Koltuk denilen nesne, insanoğlu için bir ihtiyaç, rahat bir oturma aparatı, evde ofiste kullanılan bir eşya.
Koltuk savaşları ise insanoğlunun hırsıyla ilintili ve kazanmak için sınır tanımayanlarla ilgili bir kavram, malum adı üstünde savaşarak kazanılan bir konum.
Bu kadar çok isteniyor olması, isteyen kişiler için itibar ve saygınlık kazanabilmek açısından önemli herhalde!  Elbette o koltuklara oturmak pahasına saygınlığını yitirmeyi göze alanları da bu bağlamda es geçmemek önemli.
Her zaman dile getirmeye çalıştığım, özen gösterdiğim gibi, dünyaya genel ve doğru bir bakış açısıyla bakabilmek için kendi coğrafyana çok iyi hâkim olman gerekiyor. Kendi merkezindeki var olan sorunları içselleştirmen gerekiyor ki adım adım kıyaslama mukayese edebilmek için daha geniş ve engin düşünmeye cesaret edebilesin!!!

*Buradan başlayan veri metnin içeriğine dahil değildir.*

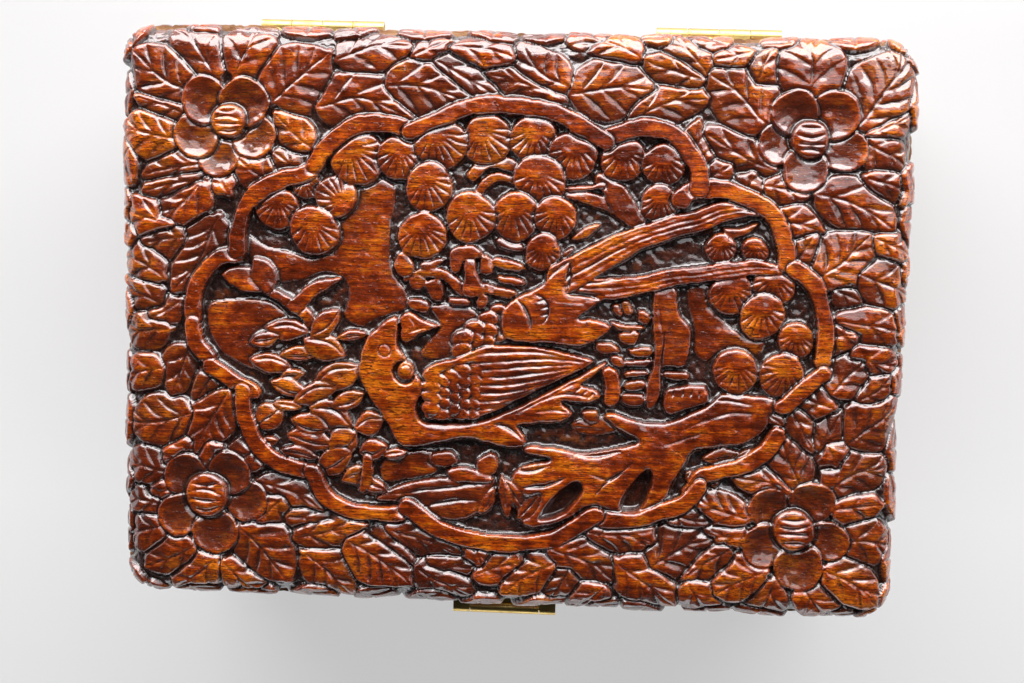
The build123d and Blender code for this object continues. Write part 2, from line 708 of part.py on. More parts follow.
def make_staple():
    """A plate on the front wall with an upright eye that stands through the strap's slot."""
    z = hasp_axis[1] - staple_drop
    half_width, half_height = staple_plate_width / 2, staple_plate_height / 2
    plate = block(
        (-half_width, half_width),
        (front_y - staple_plate_thickness, front_y),
        (z - half_height, z + half_height),
    )
    plate = fillet(plate.edges().filter_by(Axis.Y), staple_plate_corner)
    outer = eye_radius + eye_wall
    half_thickness = staple_thickness / 2
    tongue = block((-half_thickness, half_thickness), (front_y - eye_reach, front_y), (z - outer, z + outer))
    tongue += rod_x(-half_thickness, half_thickness, front_y - eye_reach, z, outer)
    staple = plate + tongue
    staple -= rod_x(-strap_width, strap_width, front_y - eye_reach, z, eye_radius)
    return staple - staple_nail_holes()


# ---- Assembly ------------------------------------------------------------------------------------
def make_parts():
    parts = {}
    parts.update(make_walls())
    parts.update(make_rails())
    parts["bottom_board"] = make_base()
    parts["lid_board"] = make_board()
    for name, x in hinge_centres.items():
        half = hinge_length / 2
        parts[f"{name}_hinge_body_leaf"] = make_leaf(x, below=True)
        parts[f"{name}_hinge_lid_leaf"] = make_leaf(x, below=False)
        parts[f"{name}_hinge_pin"] = make_pin(x - half, x + half, *hinge_axis)
    parts["body_hinge_screws"] = screw_group(
        hinge_screw_places(below=True), leaf_floor(below=True) + leaf_thickness, down=True
    )
    parts["lid_hinge_screws"] = screw_group(
        hinge_screw_places(below=False), leaf_floor(below=False) - leaf_thickness, down=False
    )
    parts["bottom_nails"] = Compound(children=[base_nail(x, y) for x, y in base_nail_places()])
    parts["hasp_leaf"] = make_hasp_leaf()
    parts["hasp_strap"] = make_strap()
    parts["hasp_pin"] = make_pin(-hasp_width / 2, hasp_width / 2, *hasp_axis)
    parts["hasp_screws"] = screw_group(hasp_screw_places(), joint_z, down=False)
    parts["staple"] = make_staple()
    parts["staple_nails"] = Compound(children=[staple_nail(x, z) for x, z in staple_nail_places()])
    return parts


os.makedirs("parts", exist_ok=True)
for node, shape in make_parts().items():
    export_step(shape, f"parts/{node}.step")
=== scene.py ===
"""Looks of a carved camphor-wood keepsake box with brass butt hinges and a brass hasp.

The lid's board and rails and the walls of the box are carved round the solids of the frame.
Brass fittings, nails and the bottom board keep their solids and get their finish here.
The carving is worked out in millimetres; every mesh is in metres.
"""
import math

import bpy
import bmesh
import numpy as np
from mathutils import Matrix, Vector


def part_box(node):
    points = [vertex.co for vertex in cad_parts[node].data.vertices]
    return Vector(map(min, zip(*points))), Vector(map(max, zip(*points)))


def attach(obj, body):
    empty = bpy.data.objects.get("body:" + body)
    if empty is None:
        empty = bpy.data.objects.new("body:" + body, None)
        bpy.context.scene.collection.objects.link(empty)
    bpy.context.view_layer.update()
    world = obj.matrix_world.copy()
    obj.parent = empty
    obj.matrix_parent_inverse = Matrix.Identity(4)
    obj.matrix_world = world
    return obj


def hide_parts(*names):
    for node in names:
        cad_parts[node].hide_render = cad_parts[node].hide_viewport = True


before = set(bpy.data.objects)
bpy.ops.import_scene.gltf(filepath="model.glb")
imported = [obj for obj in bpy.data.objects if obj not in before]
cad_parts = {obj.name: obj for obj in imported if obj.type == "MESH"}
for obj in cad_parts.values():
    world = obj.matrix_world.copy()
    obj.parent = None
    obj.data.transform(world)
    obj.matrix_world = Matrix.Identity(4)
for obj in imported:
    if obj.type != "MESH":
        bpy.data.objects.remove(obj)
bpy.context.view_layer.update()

MM = 0.001
CORNER_RADIUS = 12.0      # upright corners of the box, in plan
EDGE_RADIUS = 8.0         # round-over of the lid's upper edge
LID_PITCH = 0.36          # between the points of the lid's carved sheet
WALL_PITCH = 0.55         # between the points of a wall's carved sheet
LID_STRIPS = 5            # pieces that the lid's board is divided into, along X
FRONT_FACE_DEPTH = 4.0    # wood put back over the front wall's plain relief before it is carved
SHEET_BLOCK_DEPTH = 32.0  # from a wall's face to the back of the block that its sheet is cut from
SHEET_END_ANGLE = 52      # degrees of the upright corner that a wall's sheet runs round
SHEET_MARGIN = 1.0        # that a wall's sheet stands past the wall's foot and the rail's top
PARTING_DEPTH = 9.0       # from a sheet's upper edge to the line where the lid meets the body
LID_GROUND, WALL_GROUND = -2.6, -2.4        # levels of the wood that no form stands on
FIELD_GROUND, HIGHEST_FACE = -3.3, -0.06

# Leaves that fill the ground between them
LEAF_TOP = -0.25          # level of an even leaf's face
LEAF_SPREAD = 1.5         # what a leaf reaches past its drawn edge
LEAF_NOTCH = 1.15         # depth of the cut between two leaves
RIB_WIDTH, VEIN_WIDTH, VEIN_DEPTH = 1.7, 2.7, 0.55


# ---- Arithmetic of the carving ---------------------------------------------------------
def ease(x):
    """An S-shaped ramp from 0 at x = 0 to 1 at x = 1."""
    x = np.clip(x, 0.0, 1.0)
    return x * x * (3.0 - 2.0 * x)


def curve(points, closed=False, per_mm=0.8):
    """A smooth line through a few chosen points, as short straight steps."""
    p = np.array(points, float)
    if len(p) == 2 and not closed:
        return p
    if closed:
        before, starts, ends, beyond = np.roll(p, 1, 0), p, np.roll(p, -1, 0), np.roll(p, -2, 0)
    else:
        q = np.vstack([2 * p[0] - p[1], p, 2 * p[-1] - p[-2]])
        before, starts, ends, beyond = q[:-3], q[1:-2], q[2:-1], q[3:]
    out = []
    for a, b, c, d in zip(before, starts, ends, beyond):
        steps = max(2, int(np.hypot(*(c - b)) * per_mm))
        t = np.arange(steps)[:, None] / steps
        out.append(0.5 * (2 * b + (c - a) * t + (2 * a - 5 * b + 4 * c - d) * t ** 2
                          + (3 * b - a - 3 * c + d) * t ** 3))
    if not closed:
        out.append(ends[-1:])
    return np.vstack(out)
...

Mevki koltuklarını saltanat sürme yeri olarak görenler ve ezici güç olarak kullananlar yüzünden, hiçbir zaman, hiçbir şey olması gerektiği gibi işlemiyor bizim ülkemizde, belki de dünya genelinde. O koltuklara oturabilmek için bin bir takla atanlar, kırıcı olanlar ve yaşanmışlıkları bir paçavra gibi yok sayanlar, adam olduklarını sananlar bir başkasına devrettiklerinde ayıyorlar aslında ama iş işten geçmiş oluyor.
Herhangi bir konumda başı çekebilmenin yolu, sizi taşıyan insanlarla mümkün oluyor. Oturulan koltuğu tam manasıyla hak edebilmek, adil savaşarak ya da biraz yumuşatarak söyleyelim adilane rekabet ederek olursa oluyor. Tez elde edilenin kıymeti mi olmuyor, tat mı vermiyor, bir mevki ve makam sahibi olamadığım için bilemiyorum.
İnsanlara baskı kurarak, hiç de şık olmayan üslupla taraf olmanızı isteyen ve bekleyen koltuk meraklılarına şaşıp kalıyorsunuz zaman içinde. Saygın olabilmek adına, saygınlığını yitirenler ve artık ne yazık ki eskide kalan ve bir daha asla samimiyetle bir selam alışverişinde bulunamayacak olmanın yokluğunu önemsemeyenleri gördükçe, ne kadar büyük savaşlar verildiğini daha iyi anlayabiliyorsunuz.
Koltuk savaşları ne kadar şiddetli olursa, getirisi de o denli büyük oluyor demek ki. Kazanabilmek için yandaşları için yoldaşlarını kaybetmeyi göze almalarından dolayı bu farkı az çok anlayabiliyorsunuz. Hoş yoldaşlarının niye yoldaş olmadıklarının sorgulamasına da gerek duymuyor yandaş toplayabilenler.
Bir babanın oğluna söylediği sözü ve hikâyesini birçoğumuz biliriz. “Senden adam olmaz” diyen babasını mevki sahibi olduktan sonra oturduğu koltuğun önüne çağıran evladın “baba bak ben koltuk sahibi oldum, sen bana olamazsın” dediğini ve babanın verdiği cevabı bir kez daha anımsatmak isterim.
“Ben sana koltuk sahibi olamazsın demedim ki adam olamazsın dedim”
Bir yere baş olmak önemlidir elbette, görevlendirilen yerin hakkını verebilmek de önemlidir. Vatanına, vatandaşına dostuna ve dahi düşmanına hizmet etmek, kendinden önce ihtiyaç sahiplerini düşünmek de önemlidir.
Koltuklar önemlidir, ister centilmence mücadeleyle, ister savaşla erişilsin, ulaşılsın, önemlidir. Fakat benim nazarımda da adam olabilmek de önemlidir, hele sözünün eri olabilmek çok daha önemlidir.